Task directions:
Your task is to reproduce word for word the lines running from the line containing "make_wheels()" to the line containing "bpy.data.objects.remove(obj)", inclusive. Nothing else belongs in the answer.

[Stored records]
● ● ● ● ●
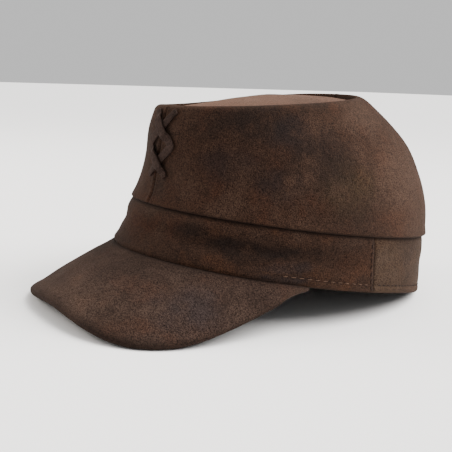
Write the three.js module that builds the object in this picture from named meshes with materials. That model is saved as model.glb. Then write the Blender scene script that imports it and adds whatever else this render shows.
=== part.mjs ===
// A suede peaked cap with a low oval top, a sewn band, a drooping peak and a crossed leather lace in front.
// Millimetres, +Z up. The cap is built with its hem level, front towards -Y and the wearer's left towards +X.
// It is then tipped back until it stands on the two corners of the peak and the back of the hem.
import * as THREE from 'three';
import { mergeVertices } from 'three/addons/utils/BufferGeometryUtils.js';

const DEG = Math.PI / 180;

// Leather and seams
const leather = 2;
const seamGap = 0.3;
const cutEdgeRound = 0.9;

// Hem of the band, measured outside
const hemLength = 206;
const hemWidth = 173;
const hemFrontRise = 1.7;
const hemRearDrop = 0.8;

// Band, from the hem up to the crown's lower edge
const bandFrontHeight = 28.6;
const bandRearHeight = 33.8;
const bandBulge = 0.4;
const bandTuck = 4;
const bandSeamAngle = 89;
const bandSeamLean = 4;

// Crown's lower edge, measured outside, and how far the band's shoulder stays inside it
const crownBaseFront = 94.4;
const crownBaseRear = 96.9;
const crownBaseWidth = 174.5;
const bandStepFront = 0.3;
const bandStepRear = 1.8;
const bandStepSide = 0.8;

// Rim of the crown, measured at its outer corner
const rimFrontSetback = 3.2;
const rimRearSetback = 60;
const rimSideSetback = 30.5;
const rimSag = 2.6;
const rimSagRound = 2;
const rimSagStart = -5;
const rimSagEnd = -125;
const rimFrontHeight = 85.4;
const rimRearHeight = 112.6;
const rimRadius = 3;
const lipWidth = 2.4;
const lipDepth = 3.5;

// Top panel
const topBulge = 6;

// Peak
const peakReach = 42;
const peakHalfWidth = 80;
const peakEndAngle = 70;
const peakThickness = 3.4;
const peakEndThickness = 1.6;
const peakMiddleDroop = 36.5;
const peakSideDroop = 28.4;
const peakBow = 2.2;
const peakSideFullness = 2.6;
const peakFrontFullness = 4.6;
const peakEndShare = 0.985;

// Lace
const laceWidth = 6.4;
const laceThickness = 1.4;
const laceHalfSpan = 10.5;
const laceTop = 53;
const laceUpperCross = 43.5;
const laceCorner = 34;
const laceLowerCross = 24.5;
const laceBottom = 16;

// How the crown's wall steps in on its way up: shares of the rim's setbacks, at even steps of height.
const crownSections = [
  { front: 0.0, rear: 0.0, side: 0.0 },
  { front: 0.95, rear: 0.043, side: 0.103 },
  { front: 1.0, rear: 0.184, side: 0.304 },
  { front: 0.48, rear: 0.43, side: 0.603 },
  { front: 1.0, rear: 1.0, side: 1.0 },
];

// How the band swells: shares of the bulge, at even steps from the hem to the shoulder.
const bandSections = [
  { swell: 0.0 },
  { swell: 0.3 },
  { swell: 0.6 },
  { swell: 1.0 },
  { swell: 0.7 },
];

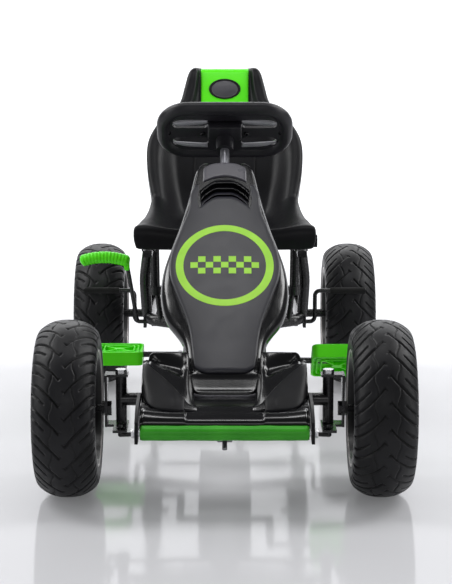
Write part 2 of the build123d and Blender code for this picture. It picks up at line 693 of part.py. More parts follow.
def toothed_wheel(teeth, pitch_radius, thickness, bore):
    """A chain wheel with one tooth per pitch, flat along X."""
    root = pitch_radius - 4.0
    tip = pitch_radius + 3.5
    blank = Circle(root)
    tooth = make_face(Polyline((root - 2, -3.4), (root + 1, -3.2), (tip, -1.2), (tip, 1.2),
                               (root + 1, 3.2), (root - 2, 3.4), close=True))
    for index in range(teeth):
        blank += Rot(0, 0, index * 360 / teeth) * tooth
    blank -= Circle(bore)
    return extrude(Plane.YZ * blank, amount=thickness / 2, both=True)


def chainring():
    y, z = CRANK_CENTRE
    wheel = toothed_wheel(CHAINRING_TEETH, CHAINRING_RADIUS, 4, CRANK_SHAFT_RADIUS)
    for turn in range(5):
        hole = Rot(turn * 72, 0, 0) * Pos(0, 32, 0) * Rot(0, 90, 0) * Cylinder(11, 20)
        wheel -= hole
    return Pos(CHAIN_X, y, z) * wheel


def rear_sprocket():
    wheel = toothed_wheel(SPROCKET_TEETH, SPROCKET_RADIUS, 4, AXLE_RADIUS)
    wheel += Rot(0, 90, 0) * (Cylinder(14, 16) - Cylinder(AXLE_RADIUS, 20))
    return Pos(CHAIN_X, REAR_Y, AXLE_Z) * wheel


def pedal_centre(side):
    """Y and Z of a pedal's spindle at rest: the rider's left pedal (+X) is the forward one."""
    y, z = CRANK_CENTRE
    return (y - side * CRANK_RADIUS * cos(radians(CRANK_LIFT)),
            z + side * CRANK_RADIUS * sin(radians(CRANK_LIFT)))


def crank():
    """One bent bar: shaft, two arms and two pedal spindles."""
    y, z = CRANK_CENTRE
    bar = rod((-CRANK_ARM_X, y, z), (CRANK_ARM_X, y, z), CRANK_SHAFT_RADIUS)
    for side in (-1, 1):
        py, pz = pedal_centre(side)
        arm_x = side * CRANK_ARM_X
        end_x = side * (PEDAL_INNER_X + PEDAL_SIZE[0] - 8)
        bar += rod((arm_x, y, z), (arm_x, py, pz), 7)
        bar += Pos(arm_x, y, z) * Sphere(7)
        bar += Pos(arm_x, py, pz) * Sphere(7)
        bar += rod((arm_x, py, pz), (end_x, py, pz), 5)
    return bar


def pedal(side):
    """A block with a bore for the spindle and framed recesses in its two broad faces."""
    width, depth, thick = PEDAL_SIZE
    block = extrude(RectangleRounded(width, depth, 8), amount=thick / 2, both=True)
    recess = extrude(Pos(0, 0, thick / 2 - 3) * (RectangleRounded(width - 12, depth - 12, 5)
                     - RectangleRounded(width - 26, depth - 26, 4)), amount=10)
    inner = extrude(Pos(0, 0, thick / 2 - 3) * RectangleRounded(width - 36, depth - 36, 3), amount=10)
    block -= recess + inner + mirror(recess, about=Plane.XY) + mirror(inner, about=Plane.XY)
    block -= rod((-width, 0, 0), (width / 2 - 5, 0, 0), 5 + RUNNING)
    pitch = FORWARD_PEDAL_PITCH if side > 0 else 0
    block = Rot(-pitch, 0, 0) * block
    if side < 0:
        block = other_side(block)
    y, z = pedal_centre(side)
    return Pos(side * (PEDAL_INNER_X + width / 2), y, z) * block


def rear_axle():
    """The live axle, with a nut in each hub."""
    end = WHEEL_X + 26
    shaft = rod((-end - 8, REAR_Y, AXLE_Z), (end + 8, REAR_Y, AXLE_Z), AXLE_RADIUS)
    collar = ring((HOOP_ARM_X - 16, REAR_Y, AXLE_Z), (HOOP_ARM_X - 8, REAR_Y, AXLE_Z), 13, 7)
    return shaft + collar + other_side(collar)


def make_drive():
    save("rear_axle", rear_axle())
    save("rear_sprocket", rear_sprocket())
    save("chainring", chainring())
    save("crank", crank())
    save("pedal_left", pedal(1))
    save("pedal_right", pedal(-1))


# ---- brake --------------------------------------------------------------------------------
BRAKE_BAR_Z = 206.0
BRAKE_BAR_Y = 264.0
LEVER_TOP_Z = 262.0
LEVER_TOP_Y = 243.0


def brake_rod():
    """One bent bar: cross shaft, cranked ends in front of both tyres, and the hand lever."""
    y, z = BRAKE_PIVOT
    half = [(171, y, z), (171, BRAKE_BAR_Y, BRAKE_BAR_Z), (267, BRAKE_BAR_Y, BRAKE_BAR_Z)]
    points = list(reversed([(-px, py, pz) for px, py, pz in half])) + half
    bar = bent_rod(points, 10, 4)
    lever = rod((-166, y, z), (-184, LEVER_TOP_Y, LEVER_TOP_Z), 4)
    return bar + lever


def brake_pads():
    """Rubber sleeves over the bars that rub on the tyres."""
    sleeve = ring((200, BRAKE_BAR_Y, BRAKE_BAR_Z), (266, BRAKE_BAR_Y, BRAKE_BAR_Z), 6, 4)
    return both_sides(sleeve)


def brake_grip():
    """The arched green hand grip on the lever."""
    path = ThreePointArc((-183, LEVER_TOP_Y, 266), (-226, LEVER_TOP_Y, 273),
                         (-267, LEVER_TOP_Y, 266))
    grip = sweep(Plane(origin=path @ 0, z_dir=path % 0) * Circle(9), path=path)
    grip += Pos(-184, LEVER_TOP_Y, 266) * Sphere(9.5)
    grip += rod((-185.5, LEVER_TOP_Y + 2.5, 248), (-184, LEVER_TOP_Y, 266), 6)
    return grip - brake_rod()


def brake_spring():
    """The return spring's coil round the brake shaft."""
    y, z = BRAKE_PIVOT
    coils = []
    for turn in range(6):
        coils.append(Pos(100 + 3.1 * turn, y, z) * Rot(0, 90, 0) * Torus(6.2, 1.5))
    return coils


def make_brake():
    save("brake_rod", brake_rod())
    save("brake_pads", brake_pads())
    save("brake_grip", brake_grip())
    save("brake_spring", brake_spring())


# ---- seat ---------------------------------------------------------------------------------
SEAT_WALL = 20.0
# side view of the whole seat, and of the hollow that the rider sits in
SEAT_SIDE = [(45, SEAT_BASE), (45, 355), (55, 361), (150, 372), (205, 398), (245, 445), (290, 510),
             (340, 565), (372, 606), (384, 617), (412, 617), (424, 606), (360, 470), (300, 352),
             (270, 326), (235, SEAT_BASE)]
SEAT_INNER = [(58, 361), (80, 347), (98, 344), (202, 344), (226, 353), (245, 376), (300, 470),
              (350, 562), (384, 617)]
# half width of the seat at each height
SEAT_FRONT = [(162, SEAT_BASE), (162, 361), (140, 372), (134, 392), (142, 420), (147, 445),
              (143, 480), (128, 510), (104, 536), (86, 557), (77, 580), (72, 604), (60, 617)]


def front_outline(shrink):
    """The seat's outline seen from the front, pulled in by the wall."""
    right = [(half - shrink, z) for half, z in SEAT_FRONT]
    left = [(-half, z) for half, z in reversed(right)]
    return make_face(Polyline(*right, *left, close=True))


def seat_shell():
    """A bucket seat: side profile cut to the front outline, then hollowed above and below."""
    body = side_plate(SEAT_SIDE, -170, 170)
    body &= extrude(Plane.XZ * front_outline(0), amount=-700)
    hollow = side_plate(SEAT_INNER + [(384, 760), (-80, 760), (-80, 361)], -170, 170)
    inner = [(half - SEAT_WALL, z) for half, z in SEAT_FRONT if z >= 361]
    inner = [(inner[0][0], 330)] + inner + [(inner[-1][0], 800)]
    face = make_face(Polyline(*inner, *[(-half, z) for half, z in reversed(inner)], close=True))
    hollow &= extrude(Plane.XZ * face, amount=-700)
    below = side_plate([(52, 300), (52, 344), (80, 338), (98, 336), (204, 336), (232, 346),
                        (240, 358), (240, 300)], -118, 118)
    behind = side_plate([(254, 371), (309, 466), (359, 558), (377, 590), (440, 590), (440, 300),
                         (268, 300), (254, 352)], -170, 170)
    behind &= extrude(Plane.XZ * face, amount=-700)
    shell = body - hollow - below - behind + back_panel()
    return max(shell.solids(), key=lambda solid: solid.volume)


def headrest_panel():
    """The green panel on the front of the headrest."""
    (y1, z1), (y2, z2) = SEAT_INNER[-2], SEAT_INNER[-1]
    outline = [(y1 - 6, z1 - 9), (y1 - 2, z1 + 2), (y2 - 4, z2 - 2), (y2 - 8, z2 - 1.5),
               (y1 - 8, z1 + 3), (y1 - 12, z1 - 7)]
    return side_plate(outline, -46, 46)


def headrest_badge():
    """The plain oval boss on the headrest."""
    (y1, z1), (y2, z2) = SEAT_INNER[-2], SEAT_INNER[-1]
    rise = z2 - z1
    run = y2 - y1
    length = hypot(rise, run)
    middle = (y1 + (576 - z1) * run / rise, 576.0)
    out = (-rise / length, run / length)
    origin = (0, middle[0] + 4 * out[0], middle[1] + 4 * out[1])
    plane = Plane(origin=origin, x_dir=(1, 0, 0), z_dir=(0, out[0], out[1]))
    return extrude(plane * Ellipse(29, 20.5), amount=7)


def back_panel():
    """The raised panel on the seat's back."""
    (y1, z1), (y2, z2) = SEAT_INNER[-4], SEAT_INNER[-3]
    rate = (y2 - y1) / (z2 - z1)
    low, high = 400.0, 463.0
    near = y1 + (low - z1) * rate
    far = y1 + (high - z1) * rate
    return side_plate([(near, low), (far, high), (far - 4, high), (near - 4, low)], -58, 58)


def seat_runners():
    """Channels under the seat that wrap the rails."""
    gap = 0.5
    top = box((RAIL_X - 12, 110, RAIL_TOP + gap), (RAIL_X + 12, 270, SEAT_BASE))
    inner = box((RAIL_X - 12, 110, RAIL_TOP - 7), (RAIL_X - 8 - gap, 270, SEAT_BASE))
    outer = box((RAIL_X + 8 + gap, 110, RAIL_TOP - 7), (RAIL_X + 12, 270, SEAT_BASE))
    runner = top + inner + outer
    return both_sides(runner)


def seat_knob():
    """The clamp knob on the rider's left runner."""
    y, z = 252.0, RAIL_TOP - 3
    low = RAIL_X + 24
    knob = rod((low, y, z - 6), (low + 12, y, z - 6), 12)
    for turn in range(8):
        spot = Pos(low + 6, y, z - 6) * Rot(turn * 45, 0, 0) * Pos(0, 13.5, 0) * Rot(0, 90, 0)
        knob -= spot * Cylinder(3, 20)
    return knob + rod((RAIL_X + 12, y, z), (low + 1, y, z), 3.5)


def make_seat():
    shell = seat_shell()
    save("seat_shell", shell)
    save("headrest_panel", headrest_panel() - shell)
    save("headrest_badge", headrest_badge() - headrest_panel() - shell)
    save("seat_runners", seat_runners())
    save("seat_knob", seat_knob())


make_wheels()
make_frame()
make_front()
make_nose()
make_covers()
make_steering()
make_drive()
make_brake()
make_seat()
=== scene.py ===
import math

import bmesh
import bpy
import numpy as np
from mathutils import Matrix, Vector


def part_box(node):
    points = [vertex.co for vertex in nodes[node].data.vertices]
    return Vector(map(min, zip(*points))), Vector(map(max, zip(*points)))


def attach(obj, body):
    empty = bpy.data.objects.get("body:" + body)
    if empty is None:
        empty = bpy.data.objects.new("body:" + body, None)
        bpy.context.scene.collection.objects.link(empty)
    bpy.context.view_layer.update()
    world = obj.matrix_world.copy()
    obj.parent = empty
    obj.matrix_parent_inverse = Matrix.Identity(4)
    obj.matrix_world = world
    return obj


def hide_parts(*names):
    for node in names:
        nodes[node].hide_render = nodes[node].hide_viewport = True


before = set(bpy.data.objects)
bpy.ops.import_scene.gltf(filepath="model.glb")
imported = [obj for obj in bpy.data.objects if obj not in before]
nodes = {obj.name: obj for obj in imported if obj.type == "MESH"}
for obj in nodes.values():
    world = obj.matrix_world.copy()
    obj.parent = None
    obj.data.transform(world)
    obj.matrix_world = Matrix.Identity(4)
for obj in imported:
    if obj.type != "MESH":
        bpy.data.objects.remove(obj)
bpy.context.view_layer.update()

# Looks of the pedal go kart. Metres, Z up, ground at Z = 0. The kart faces -Y, so the rider's left is +X.
MM = 0.001


# ---- materials ----------------------------------------------------------------------------
def add_noise(tree, scale, detail=3.0, rough=0.55, stretch=(1, 1, 1)):
    """A noise texture in the object's own metres."""
    place = tree.nodes.new("ShaderNodeTexCoord")
    spread = tree.nodes.new("ShaderNodeMapping")
    spread.inputs["Scale"].default_value = stretch
    noise = tree.nodes.new("ShaderNodeTexNoise")
    noise.inputs["Scale"].default_value = scale
    noise.inputs["Detail"].default_value = detail
    noise.inputs["Roughness"].default_value = rough
    tree.links.new(place.outputs["Object"], spread.inputs["Vector"])
    tree.links.new(spread.outputs["Vector"], noise.inputs["Vector"])
    return noise.outputs["Fac"]


def add_range(tree, value, low, high, start=0.3, end=0.7):
    """The value mapped from start..end to low..high."""
    node = tree.nodes.new("ShaderNodeMapRange")
    node.inputs["From Min"].default_value = start
    node.inputs["From Max"].default_value = end
    node.inputs["To Min"].default_value = low
    node.inputs["To Max"].default_value = high
    tree.links.new(value, node.inputs["Value"])
    return node.outputs["Result"]


def add_mix(tree, amount, first, second):
    """A colour between two colours; each is an RGB tuple or a socket."""
    node = tree.nodes.new("ShaderNodeMix")
    node.data_type = "RGBA"
    tree.links.new(amount, node.inputs["Factor"])
    for name, colour in (("A", first), ("B", second)):
        socket = [s for s in node.inputs if s.name == name and s.type == "RGBA"][0]
        if isinstance(colour, tuple):
            socket.default_value = (*colour, 1)
        else:
            tree.links.new(colour, socket)
    return [s for s in node.outputs if s.type == "RGBA"][0]


def add_bump(tree, height, strength, depth):
    """Feeds a height to the shader's normal, after any bump that is there already."""
    node = tree.nodes.new("ShaderNodeBump")
    node.inputs["Strength"].default_value = strength
    node.inputs["Distance"].default_value = depth
    tree.links.new(height, node.inputs["Height"])
    target = tree.nodes["Principled BSDF"].inputs["Normal"]
    if target.links:
        tree.links.new(target.links[0].from_socket, node.inputs["Normal"])
    tree.links.new(node.outputs["Normal"], target)


def add_edges(tree, start, end):
    """How sharp the surface is here: 0 on flats, 1 along sharp edges, which get wear and a painted highlight.
    """
    node = tree.nodes.new("ShaderNodeNewGeometry")
    return add_range(tree, node.outputs["Pointiness"], 0.0, 1.0, start, end)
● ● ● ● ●
Solution below:
make_wheels()
make_frame()
make_front()
make_nose()
make_covers()
make_steering()
make_drive()
make_brake()
make_seat()
=== scene.py ===
import math

import bmesh
import bpy
import numpy as np
from mathutils import Matrix, Vector


def part_box(node):
    points = [vertex.co for vertex in nodes[node].data.vertices]
    return Vector(map(min, zip(*points))), Vector(map(max, zip(*points)))


def attach(obj, body):
    empty = bpy.data.objects.get("body:" + body)
    if empty is None:
        empty = bpy.data.objects.new("body:" + body, None)
        bpy.context.scene.collection.objects.link(empty)
    bpy.context.view_layer.update()
    world = obj.matrix_world.copy()
    obj.parent = empty
    obj.matrix_parent_inverse = Matrix.Identity(4)
    obj.matrix_world = world
    return obj


def hide_parts(*names):
    for node in names:
        nodes[node].hide_render = nodes[node].hide_viewport = True


before = set(bpy.data.objects)
bpy.ops.import_scene.gltf(filepath="model.glb")
imported = [obj for obj in bpy.data.objects if obj not in before]
nodes = {obj.name: obj for obj in imported if obj.type == "MESH"}
for obj in nodes.values():
    world = obj.matrix_world.copy()
    obj.parent = None
    obj.data.transform(world)
    obj.matrix_world = Matrix.Identity(4)
for obj in imported:
    if obj.type != "MESH":
        bpy.data.objects.remove(obj)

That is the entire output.